Uma opção que, para Messina, é um “equívoco”: “não faz sentido esquecer que o cinema também é imagem e som. Um filme que fale de um tema muito importante mas que seja feio tanto pode ser visto num écrã de oito metros de largura como num televisor ou num computador, e isso não me interessa. Quero outra coisa, quero criar uma relação com o espectador. A minha resposta é uma batalha: procuro esquecer-me do cuidado que ponho nos enquadramentos e trabalho apenas com os actores para tentar criar algo de ainda mais belo do que a imagem. Quando a Juliette me comovia mais do que a imagem, começávamos a encontrar um equilíbrio, e quando percebi como ela estava em estado de graça durante a rodagem, permiti-me começar a subtrair coisas da dimensão audiovisual, porque sabia que no interior da imagem havia coisas muito fortes.”

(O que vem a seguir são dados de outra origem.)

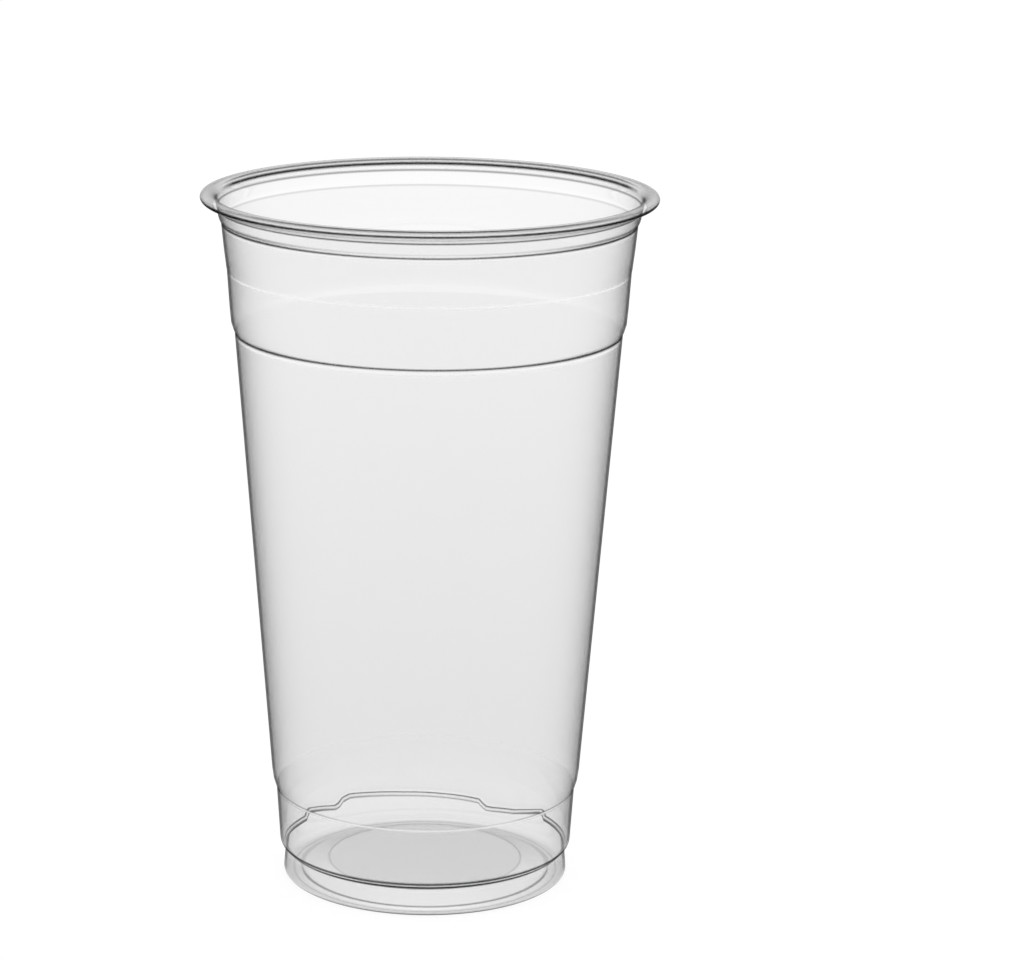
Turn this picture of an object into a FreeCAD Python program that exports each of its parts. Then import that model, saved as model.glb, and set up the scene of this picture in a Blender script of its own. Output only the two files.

Essa subtracção – voltando ao início – tem tudo a ver com o silêncio e com a ausência. “É como se as imagens fossem o corpo do filme e o som a sua alma,” avança Messina antes de se despedir e passar à próxima entrevista. “Sabia desde o princípio que o silêncio iria ser extremamente importante, que muito iria depender do que ficava por dizer. E havia tanta coisa que ficava dita no olhar e na presença, tanto de Juliette como Lou de Laâge, que fomos cortando nos diálogos. Tudo o que era importante estava lá, mas sem precisar de ser dito por palavras.”